WHAT YOU SHOULD DO -> Print, without altering anything, the lines from the one that holds "const collarLow = z" to the one that holds "# The frame", inclusive. No other lines belong in the output.

-- START OF AVAILABLE DATA --

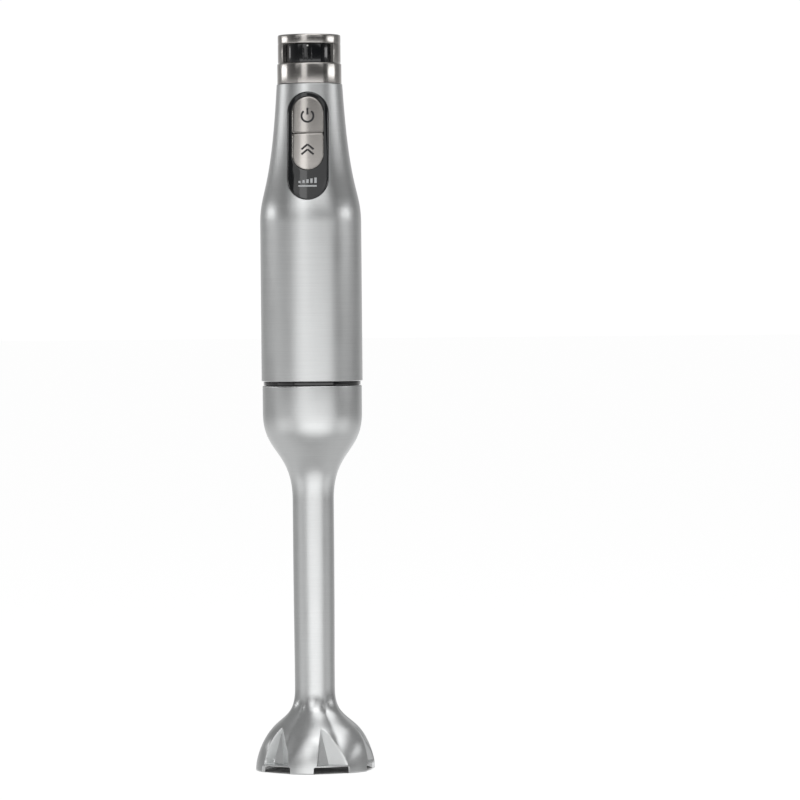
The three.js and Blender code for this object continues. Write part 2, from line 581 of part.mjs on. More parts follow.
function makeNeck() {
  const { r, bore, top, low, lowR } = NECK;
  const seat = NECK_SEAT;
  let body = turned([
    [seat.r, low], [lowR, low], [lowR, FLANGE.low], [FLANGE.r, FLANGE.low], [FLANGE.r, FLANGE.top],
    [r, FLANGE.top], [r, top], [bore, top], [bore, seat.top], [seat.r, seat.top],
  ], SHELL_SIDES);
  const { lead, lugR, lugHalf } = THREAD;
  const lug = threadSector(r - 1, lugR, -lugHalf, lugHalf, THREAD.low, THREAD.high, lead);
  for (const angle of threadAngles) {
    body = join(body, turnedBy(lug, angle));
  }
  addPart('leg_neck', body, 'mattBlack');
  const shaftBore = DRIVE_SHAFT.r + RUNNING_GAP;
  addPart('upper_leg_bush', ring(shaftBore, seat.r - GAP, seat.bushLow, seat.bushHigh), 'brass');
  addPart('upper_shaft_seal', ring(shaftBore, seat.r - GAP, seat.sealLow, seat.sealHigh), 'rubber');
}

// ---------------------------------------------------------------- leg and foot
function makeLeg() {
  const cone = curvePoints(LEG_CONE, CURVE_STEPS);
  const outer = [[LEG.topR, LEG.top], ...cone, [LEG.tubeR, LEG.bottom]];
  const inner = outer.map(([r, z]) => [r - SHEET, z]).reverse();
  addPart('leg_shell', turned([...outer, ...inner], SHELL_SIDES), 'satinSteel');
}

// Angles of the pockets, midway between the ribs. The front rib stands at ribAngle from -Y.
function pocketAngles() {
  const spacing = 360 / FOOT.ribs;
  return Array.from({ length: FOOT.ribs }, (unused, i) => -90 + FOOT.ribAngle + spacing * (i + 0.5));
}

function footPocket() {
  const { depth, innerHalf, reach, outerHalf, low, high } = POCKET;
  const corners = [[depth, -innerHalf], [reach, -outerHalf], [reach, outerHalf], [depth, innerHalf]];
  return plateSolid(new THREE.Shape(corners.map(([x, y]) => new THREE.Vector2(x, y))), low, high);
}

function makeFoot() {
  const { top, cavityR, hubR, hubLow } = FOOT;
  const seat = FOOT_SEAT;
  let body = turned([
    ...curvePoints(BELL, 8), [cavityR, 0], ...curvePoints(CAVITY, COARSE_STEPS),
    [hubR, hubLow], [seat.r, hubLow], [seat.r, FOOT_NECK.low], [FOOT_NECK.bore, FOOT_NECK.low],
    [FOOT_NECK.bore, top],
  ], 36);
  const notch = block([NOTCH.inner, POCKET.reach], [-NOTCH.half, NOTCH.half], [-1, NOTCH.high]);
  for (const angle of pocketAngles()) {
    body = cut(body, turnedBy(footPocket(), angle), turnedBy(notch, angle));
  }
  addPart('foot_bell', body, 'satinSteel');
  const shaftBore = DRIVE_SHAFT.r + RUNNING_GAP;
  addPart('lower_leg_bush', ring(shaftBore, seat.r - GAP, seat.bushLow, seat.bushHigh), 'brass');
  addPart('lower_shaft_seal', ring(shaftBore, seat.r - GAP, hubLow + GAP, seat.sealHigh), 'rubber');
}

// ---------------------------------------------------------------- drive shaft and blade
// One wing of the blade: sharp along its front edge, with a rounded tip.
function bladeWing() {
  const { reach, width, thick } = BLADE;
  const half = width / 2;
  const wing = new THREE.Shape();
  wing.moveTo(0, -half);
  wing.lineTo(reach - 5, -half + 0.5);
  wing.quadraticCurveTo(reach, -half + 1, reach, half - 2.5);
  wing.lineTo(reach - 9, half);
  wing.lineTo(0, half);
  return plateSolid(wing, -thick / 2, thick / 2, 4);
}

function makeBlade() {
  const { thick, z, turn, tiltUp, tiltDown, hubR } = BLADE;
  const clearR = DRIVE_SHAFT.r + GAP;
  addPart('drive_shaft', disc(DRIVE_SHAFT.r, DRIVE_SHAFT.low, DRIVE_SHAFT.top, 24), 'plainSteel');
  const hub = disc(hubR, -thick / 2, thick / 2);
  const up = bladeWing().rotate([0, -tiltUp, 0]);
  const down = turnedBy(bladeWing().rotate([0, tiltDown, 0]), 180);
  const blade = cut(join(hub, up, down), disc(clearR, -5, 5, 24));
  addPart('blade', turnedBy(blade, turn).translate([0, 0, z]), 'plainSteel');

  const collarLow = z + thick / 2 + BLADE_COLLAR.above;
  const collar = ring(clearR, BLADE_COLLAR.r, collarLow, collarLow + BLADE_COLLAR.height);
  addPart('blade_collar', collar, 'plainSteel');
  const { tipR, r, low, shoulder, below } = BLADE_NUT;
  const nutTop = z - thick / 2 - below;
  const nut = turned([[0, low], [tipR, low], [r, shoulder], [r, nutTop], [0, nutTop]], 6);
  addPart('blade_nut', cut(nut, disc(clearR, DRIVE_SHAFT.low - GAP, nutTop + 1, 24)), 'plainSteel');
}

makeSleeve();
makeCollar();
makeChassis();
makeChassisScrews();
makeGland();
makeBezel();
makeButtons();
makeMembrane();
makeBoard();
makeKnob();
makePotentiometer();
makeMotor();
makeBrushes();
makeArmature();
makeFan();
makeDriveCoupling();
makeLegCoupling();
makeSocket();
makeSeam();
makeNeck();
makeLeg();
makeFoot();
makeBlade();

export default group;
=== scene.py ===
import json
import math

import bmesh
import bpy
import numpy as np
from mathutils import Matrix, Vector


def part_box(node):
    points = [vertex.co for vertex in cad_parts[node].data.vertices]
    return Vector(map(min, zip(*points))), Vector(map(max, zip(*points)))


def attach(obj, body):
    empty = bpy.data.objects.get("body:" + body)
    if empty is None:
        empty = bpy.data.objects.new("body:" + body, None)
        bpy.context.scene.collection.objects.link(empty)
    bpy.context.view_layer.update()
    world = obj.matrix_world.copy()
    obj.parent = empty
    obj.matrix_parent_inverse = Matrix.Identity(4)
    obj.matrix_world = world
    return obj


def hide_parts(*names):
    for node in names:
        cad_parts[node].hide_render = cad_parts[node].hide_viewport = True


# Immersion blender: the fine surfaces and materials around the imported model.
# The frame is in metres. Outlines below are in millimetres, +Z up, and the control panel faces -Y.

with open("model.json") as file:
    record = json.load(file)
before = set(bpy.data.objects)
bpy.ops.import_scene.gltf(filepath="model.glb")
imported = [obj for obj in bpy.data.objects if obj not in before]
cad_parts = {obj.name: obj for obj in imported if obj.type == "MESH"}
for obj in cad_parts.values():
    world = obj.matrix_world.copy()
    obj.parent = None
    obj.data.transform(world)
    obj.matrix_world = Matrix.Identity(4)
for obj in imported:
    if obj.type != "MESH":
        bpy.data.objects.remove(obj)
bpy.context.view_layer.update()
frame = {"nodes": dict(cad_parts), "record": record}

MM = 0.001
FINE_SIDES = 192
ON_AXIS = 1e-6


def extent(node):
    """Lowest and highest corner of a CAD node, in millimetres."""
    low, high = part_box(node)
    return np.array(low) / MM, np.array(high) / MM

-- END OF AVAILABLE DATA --

FINISHED TASK ->
  const collarLow = z + thick / 2 + BLADE_COLLAR.above;
  const collar = ring(clearR, BLADE_COLLAR.r, collarLow, collarLow + BLADE_COLLAR.height);
  addPart('blade_collar', collar, 'plainSteel');
  const { tipR, r, low, shoulder, below } = BLADE_NUT;
  const nutTop = z - thick / 2 - below;
  const nut = turned([[0, low], [tipR, low], [r, shoulder], [r, nutTop], [0, nutTop]], 6);
  addPart('blade_nut', cut(nut, disc(clearR, DRIVE_SHAFT.low - GAP, nutTop + 1, 24)), 'plainSteel');
}

makeSleeve();
makeCollar();
makeChassis();
makeChassisScrews();
makeGland();
makeBezel();
makeButtons();
makeMembrane();
makeBoard();
makeKnob();
makePotentiometer();
makeMotor();
makeBrushes();
makeArmature();
makeFan();
makeDriveCoupling();
makeLegCoupling();
makeSocket();
makeSeam();
makeNeck();
makeLeg();
makeFoot();
makeBlade();

export default group;
=== scene.py ===
import json
import math

import bmesh
import bpy
import numpy as np
from mathutils import Matrix, Vector


def part_box(node):
    points = [vertex.co for vertex in cad_parts[node].data.vertices]
    return Vector(map(min, zip(*points))), Vector(map(max, zip(*points)))


def attach(obj, body):
    empty = bpy.data.objects.get("body:" + body)
    if empty is None:
        empty = bpy.data.objects.new("body:" + body, None)
        bpy.context.scene.collection.objects.link(empty)
    bpy.context.view_layer.update()
    world = obj.matrix_world.copy()
    obj.parent = empty
    obj.matrix_parent_inverse = Matrix.Identity(4)
    obj.matrix_world = world
    return obj


def hide_parts(*names):
    for node in names:
        cad_parts[node].hide_render = cad_parts[node].hide_viewport = True


# Immersion blender: the fine surfaces and materials around the imported model.
# The frame is in metres. Outlines below are in millimetres, +Z up, and the control panel faces -Y.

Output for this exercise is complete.